* **DIRECTIONS**
Pull out every line containing the string "bending".

* **RECORD EXTRACTS**
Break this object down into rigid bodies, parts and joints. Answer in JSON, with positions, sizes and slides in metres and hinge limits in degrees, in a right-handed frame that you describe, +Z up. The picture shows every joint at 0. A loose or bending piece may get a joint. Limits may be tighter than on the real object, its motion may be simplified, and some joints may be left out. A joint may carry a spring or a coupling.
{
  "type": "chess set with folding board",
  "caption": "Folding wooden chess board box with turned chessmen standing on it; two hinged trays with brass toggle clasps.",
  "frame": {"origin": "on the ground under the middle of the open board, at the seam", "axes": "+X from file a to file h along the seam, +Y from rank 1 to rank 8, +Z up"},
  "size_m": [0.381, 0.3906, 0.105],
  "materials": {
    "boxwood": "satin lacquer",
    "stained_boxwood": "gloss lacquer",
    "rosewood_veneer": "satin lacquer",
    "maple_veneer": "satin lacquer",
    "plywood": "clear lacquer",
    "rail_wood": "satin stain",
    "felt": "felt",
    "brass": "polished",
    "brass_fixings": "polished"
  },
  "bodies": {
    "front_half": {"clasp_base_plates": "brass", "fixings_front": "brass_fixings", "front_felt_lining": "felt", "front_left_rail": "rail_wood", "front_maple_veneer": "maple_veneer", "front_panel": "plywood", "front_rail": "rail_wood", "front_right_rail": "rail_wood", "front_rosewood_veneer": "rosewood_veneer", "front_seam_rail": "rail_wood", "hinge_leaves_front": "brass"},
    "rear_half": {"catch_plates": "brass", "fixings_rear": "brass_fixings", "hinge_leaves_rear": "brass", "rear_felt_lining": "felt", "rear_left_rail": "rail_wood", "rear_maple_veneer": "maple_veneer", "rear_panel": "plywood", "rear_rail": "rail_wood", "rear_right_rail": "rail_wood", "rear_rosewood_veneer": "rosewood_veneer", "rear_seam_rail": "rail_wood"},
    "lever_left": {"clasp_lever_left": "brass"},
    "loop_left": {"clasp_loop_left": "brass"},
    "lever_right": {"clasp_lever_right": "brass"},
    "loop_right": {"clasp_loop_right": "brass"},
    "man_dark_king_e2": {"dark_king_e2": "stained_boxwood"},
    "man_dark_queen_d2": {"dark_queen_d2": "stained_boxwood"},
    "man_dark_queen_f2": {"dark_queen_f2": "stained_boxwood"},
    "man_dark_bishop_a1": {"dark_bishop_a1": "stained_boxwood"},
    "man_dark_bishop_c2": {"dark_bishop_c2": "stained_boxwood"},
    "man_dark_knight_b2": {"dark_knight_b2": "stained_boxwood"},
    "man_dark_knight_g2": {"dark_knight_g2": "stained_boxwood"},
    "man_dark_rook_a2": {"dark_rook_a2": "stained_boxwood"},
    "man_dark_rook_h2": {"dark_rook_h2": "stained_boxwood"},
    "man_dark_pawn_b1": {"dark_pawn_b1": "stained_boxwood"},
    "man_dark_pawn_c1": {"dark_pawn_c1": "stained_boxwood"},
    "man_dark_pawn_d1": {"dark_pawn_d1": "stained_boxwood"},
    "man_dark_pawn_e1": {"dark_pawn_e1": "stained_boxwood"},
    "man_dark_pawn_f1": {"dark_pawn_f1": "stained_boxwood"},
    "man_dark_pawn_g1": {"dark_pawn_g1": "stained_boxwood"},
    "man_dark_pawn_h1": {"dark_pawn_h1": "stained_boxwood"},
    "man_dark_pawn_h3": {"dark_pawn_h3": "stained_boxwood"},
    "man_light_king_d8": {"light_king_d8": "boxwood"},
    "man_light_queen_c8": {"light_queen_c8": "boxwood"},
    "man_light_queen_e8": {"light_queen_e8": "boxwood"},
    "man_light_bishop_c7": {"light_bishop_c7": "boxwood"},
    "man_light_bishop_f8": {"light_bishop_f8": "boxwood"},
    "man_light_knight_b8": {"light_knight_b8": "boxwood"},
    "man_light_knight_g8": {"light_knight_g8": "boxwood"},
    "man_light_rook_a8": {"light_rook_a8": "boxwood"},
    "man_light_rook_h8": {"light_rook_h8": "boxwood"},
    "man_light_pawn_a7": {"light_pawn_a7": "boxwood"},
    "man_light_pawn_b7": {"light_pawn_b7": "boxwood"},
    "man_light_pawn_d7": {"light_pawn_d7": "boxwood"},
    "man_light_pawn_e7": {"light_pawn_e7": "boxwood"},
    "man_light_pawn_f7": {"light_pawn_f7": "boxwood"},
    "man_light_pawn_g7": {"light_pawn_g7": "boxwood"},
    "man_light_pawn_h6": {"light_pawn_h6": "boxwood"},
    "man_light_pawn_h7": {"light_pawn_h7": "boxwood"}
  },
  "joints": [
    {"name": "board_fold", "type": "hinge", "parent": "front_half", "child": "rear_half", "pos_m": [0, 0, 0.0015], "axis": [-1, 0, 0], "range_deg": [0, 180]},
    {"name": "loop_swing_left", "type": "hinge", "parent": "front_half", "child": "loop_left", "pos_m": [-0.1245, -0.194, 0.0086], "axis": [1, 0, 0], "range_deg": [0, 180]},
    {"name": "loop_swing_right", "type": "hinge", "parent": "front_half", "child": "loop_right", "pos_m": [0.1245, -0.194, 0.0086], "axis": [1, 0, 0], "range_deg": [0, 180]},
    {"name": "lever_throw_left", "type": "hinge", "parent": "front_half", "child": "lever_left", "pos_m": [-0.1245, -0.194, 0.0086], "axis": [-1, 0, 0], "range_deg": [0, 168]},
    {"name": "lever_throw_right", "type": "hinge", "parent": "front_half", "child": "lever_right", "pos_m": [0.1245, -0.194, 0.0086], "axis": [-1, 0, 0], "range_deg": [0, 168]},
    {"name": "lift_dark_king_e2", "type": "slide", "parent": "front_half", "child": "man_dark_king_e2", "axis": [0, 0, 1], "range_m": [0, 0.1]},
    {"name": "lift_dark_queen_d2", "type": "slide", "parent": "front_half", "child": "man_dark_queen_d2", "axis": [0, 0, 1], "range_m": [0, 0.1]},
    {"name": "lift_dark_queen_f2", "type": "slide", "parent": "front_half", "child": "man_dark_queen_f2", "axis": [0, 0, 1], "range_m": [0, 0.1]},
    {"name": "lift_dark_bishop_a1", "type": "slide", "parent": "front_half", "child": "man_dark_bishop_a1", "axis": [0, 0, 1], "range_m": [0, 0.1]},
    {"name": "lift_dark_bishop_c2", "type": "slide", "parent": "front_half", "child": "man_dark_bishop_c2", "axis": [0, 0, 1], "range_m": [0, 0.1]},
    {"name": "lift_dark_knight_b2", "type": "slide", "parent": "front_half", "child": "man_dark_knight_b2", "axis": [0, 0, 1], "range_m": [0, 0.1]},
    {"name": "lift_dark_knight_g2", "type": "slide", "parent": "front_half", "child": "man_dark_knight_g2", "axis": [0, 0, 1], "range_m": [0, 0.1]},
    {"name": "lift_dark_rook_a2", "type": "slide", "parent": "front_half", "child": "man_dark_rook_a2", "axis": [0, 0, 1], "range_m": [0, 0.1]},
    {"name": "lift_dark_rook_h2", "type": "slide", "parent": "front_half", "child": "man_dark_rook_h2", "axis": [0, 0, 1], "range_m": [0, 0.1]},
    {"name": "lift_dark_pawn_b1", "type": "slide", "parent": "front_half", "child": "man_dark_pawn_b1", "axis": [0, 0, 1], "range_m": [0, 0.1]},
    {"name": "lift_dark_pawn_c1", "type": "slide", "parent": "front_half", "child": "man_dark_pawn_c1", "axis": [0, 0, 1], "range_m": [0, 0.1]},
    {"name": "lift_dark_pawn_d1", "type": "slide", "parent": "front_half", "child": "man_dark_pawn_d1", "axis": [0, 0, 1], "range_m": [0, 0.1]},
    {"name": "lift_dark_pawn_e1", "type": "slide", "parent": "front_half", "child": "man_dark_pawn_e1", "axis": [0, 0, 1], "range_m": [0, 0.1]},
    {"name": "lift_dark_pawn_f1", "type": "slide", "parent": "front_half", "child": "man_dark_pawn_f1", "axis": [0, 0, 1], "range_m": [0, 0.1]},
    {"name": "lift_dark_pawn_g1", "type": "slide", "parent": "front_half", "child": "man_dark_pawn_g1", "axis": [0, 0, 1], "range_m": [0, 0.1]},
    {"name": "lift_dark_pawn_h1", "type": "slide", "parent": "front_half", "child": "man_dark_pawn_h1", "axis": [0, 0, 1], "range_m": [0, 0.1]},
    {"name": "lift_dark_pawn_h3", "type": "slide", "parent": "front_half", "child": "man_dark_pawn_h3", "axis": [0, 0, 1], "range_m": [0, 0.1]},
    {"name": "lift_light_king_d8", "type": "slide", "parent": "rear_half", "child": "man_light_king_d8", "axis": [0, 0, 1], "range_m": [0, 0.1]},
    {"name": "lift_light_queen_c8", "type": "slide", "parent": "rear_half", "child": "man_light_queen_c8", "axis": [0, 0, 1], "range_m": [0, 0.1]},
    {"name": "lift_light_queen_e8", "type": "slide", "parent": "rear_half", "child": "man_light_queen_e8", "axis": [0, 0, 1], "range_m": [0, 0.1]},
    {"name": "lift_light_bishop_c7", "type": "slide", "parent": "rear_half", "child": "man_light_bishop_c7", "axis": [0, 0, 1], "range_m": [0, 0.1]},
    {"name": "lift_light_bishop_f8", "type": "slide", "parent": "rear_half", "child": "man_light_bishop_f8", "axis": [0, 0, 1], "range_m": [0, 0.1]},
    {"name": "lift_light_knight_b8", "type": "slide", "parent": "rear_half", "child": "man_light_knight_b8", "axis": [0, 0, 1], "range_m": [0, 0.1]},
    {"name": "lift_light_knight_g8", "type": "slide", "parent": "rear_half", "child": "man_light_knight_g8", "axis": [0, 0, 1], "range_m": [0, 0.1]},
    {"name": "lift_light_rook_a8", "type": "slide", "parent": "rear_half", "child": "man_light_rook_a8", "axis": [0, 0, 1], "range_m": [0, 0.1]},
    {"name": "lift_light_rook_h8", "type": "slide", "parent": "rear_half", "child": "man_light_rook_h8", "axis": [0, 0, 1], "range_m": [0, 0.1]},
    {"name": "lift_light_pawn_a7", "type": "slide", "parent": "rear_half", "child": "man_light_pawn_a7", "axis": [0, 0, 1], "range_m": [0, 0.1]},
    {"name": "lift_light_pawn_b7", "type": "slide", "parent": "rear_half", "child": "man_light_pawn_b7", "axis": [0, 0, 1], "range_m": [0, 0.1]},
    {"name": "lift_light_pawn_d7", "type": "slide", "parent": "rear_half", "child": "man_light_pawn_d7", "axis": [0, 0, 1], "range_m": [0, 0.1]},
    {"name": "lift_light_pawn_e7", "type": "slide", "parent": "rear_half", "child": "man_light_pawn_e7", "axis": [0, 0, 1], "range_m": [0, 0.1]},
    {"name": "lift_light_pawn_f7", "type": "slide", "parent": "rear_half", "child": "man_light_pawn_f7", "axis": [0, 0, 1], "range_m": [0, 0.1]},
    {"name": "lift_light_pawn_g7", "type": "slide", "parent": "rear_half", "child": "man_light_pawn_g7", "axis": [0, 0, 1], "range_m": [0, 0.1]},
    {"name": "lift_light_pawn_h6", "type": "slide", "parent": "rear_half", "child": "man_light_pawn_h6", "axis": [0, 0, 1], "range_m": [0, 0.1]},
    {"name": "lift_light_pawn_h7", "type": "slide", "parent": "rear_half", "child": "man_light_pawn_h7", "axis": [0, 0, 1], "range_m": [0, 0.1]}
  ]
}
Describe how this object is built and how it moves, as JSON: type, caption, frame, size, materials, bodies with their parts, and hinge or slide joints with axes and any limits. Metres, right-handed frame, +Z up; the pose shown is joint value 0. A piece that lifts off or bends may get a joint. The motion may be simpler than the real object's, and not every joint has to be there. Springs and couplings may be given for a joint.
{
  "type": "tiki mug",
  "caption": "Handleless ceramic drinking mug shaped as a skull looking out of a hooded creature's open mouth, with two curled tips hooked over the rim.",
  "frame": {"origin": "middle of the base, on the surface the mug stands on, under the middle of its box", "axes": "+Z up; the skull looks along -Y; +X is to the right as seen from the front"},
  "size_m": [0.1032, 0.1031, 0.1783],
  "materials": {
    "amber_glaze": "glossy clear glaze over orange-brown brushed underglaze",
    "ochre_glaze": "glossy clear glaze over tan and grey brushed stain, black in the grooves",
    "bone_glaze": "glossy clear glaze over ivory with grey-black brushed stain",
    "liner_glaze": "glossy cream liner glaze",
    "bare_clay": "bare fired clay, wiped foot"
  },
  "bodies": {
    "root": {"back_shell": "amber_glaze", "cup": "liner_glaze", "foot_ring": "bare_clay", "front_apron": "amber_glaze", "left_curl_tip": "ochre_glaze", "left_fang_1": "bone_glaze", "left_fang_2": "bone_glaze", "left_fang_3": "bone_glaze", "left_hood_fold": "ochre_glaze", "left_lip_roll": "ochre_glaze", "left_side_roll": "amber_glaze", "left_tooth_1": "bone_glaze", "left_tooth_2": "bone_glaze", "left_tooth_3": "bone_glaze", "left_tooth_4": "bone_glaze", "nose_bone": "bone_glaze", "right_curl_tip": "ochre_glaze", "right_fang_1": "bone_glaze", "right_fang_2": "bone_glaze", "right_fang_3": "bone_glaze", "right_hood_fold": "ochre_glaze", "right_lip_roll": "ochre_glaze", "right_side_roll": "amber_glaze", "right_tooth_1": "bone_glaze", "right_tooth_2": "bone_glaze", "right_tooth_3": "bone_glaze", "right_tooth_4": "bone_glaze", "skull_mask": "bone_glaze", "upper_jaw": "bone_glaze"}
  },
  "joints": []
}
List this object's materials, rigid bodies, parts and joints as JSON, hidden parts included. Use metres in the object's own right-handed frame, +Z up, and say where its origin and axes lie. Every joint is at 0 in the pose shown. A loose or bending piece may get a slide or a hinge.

* **FINAL ANSWER**
Break this object down into rigid bodies, parts and joints. Answer in JSON, with positions, sizes and slides in metres and hinge limits in degrees, in a right-handed frame that you describe, +Z up. The picture shows every joint at 0. A loose or bending piece may get a joint. Limits may be tighter than on the real object, its motion may be simplified, and some joints may be left out. A joint may carry a spring or a coupling.
List this object's materials, rigid bodies, parts and joints as JSON, hidden parts included. Use metres in the object's own right-handed frame, +Z up, and say where its origin and axes lie. Every joint is at 0 in the pose shown. A loose or bending piece may get a slide or a hinge.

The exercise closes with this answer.